Effective mobile attendance applications exhibit several key characteristics. They minimize required user actions—ideally, attendance recording should require no more than a few taps. They provide immediate feedback confirming successful recording. They gracefully handle error conditions, providing clear guidance when problems occur. And they maintain functionality even when network connectivity is intermittent.

Principle: Invisible Security

The best security measures are those users never notice. Geolocation verification happens in the background. Cryptographic signatures are computed automatically. Device binding occurs transparently during setup. When security mechanisms require explicit user action, they should feel natural and purposeful rather than bureaucratic.

 

7. Conclusion: Principles Over Implementations

The specific technologies and architectures described here will evolve. Frameworks will be superseded, APIs will change, and new capabilities will emerge. What persists are the underlying principles: verify rather than trust, layer defenses independently, distribute accountability across roles, and balance security with usability.

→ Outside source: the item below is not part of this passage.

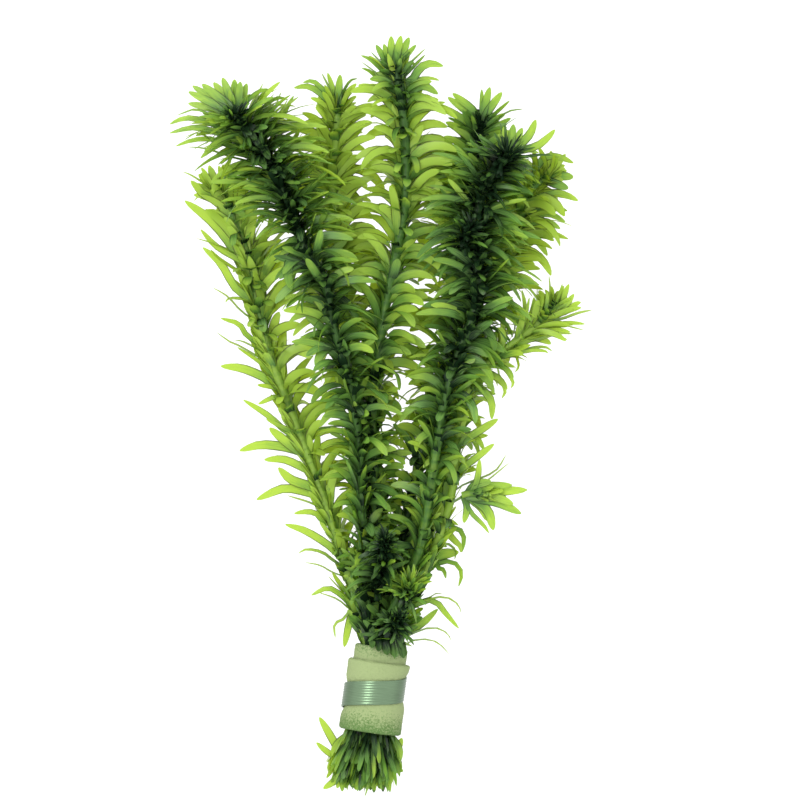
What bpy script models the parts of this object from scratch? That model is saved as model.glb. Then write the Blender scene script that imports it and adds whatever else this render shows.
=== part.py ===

Organizations approaching attendance management—or any information system requiring high integrity—benefit from thinking in terms of these principles rather than specific implementations. The Haversine formula solves today’s geolocation problem; tomorrow’s solution might involve different sensors or algorithms. But the principle of physical verification through independent measurement will remain valid.

Similarly, the specific workflow of HR review, supervisor approval, and executive authorization reflects one organization’s structure. Others will have different hierarchies and accountability models. The principle of distributed verification—requiring multiple independent parties to confirm records—adapts to any organizational context.

In building information systems that matter, we build not just for today’s requirements but for tomorrow’s challenges. Principle-driven design provides that durability.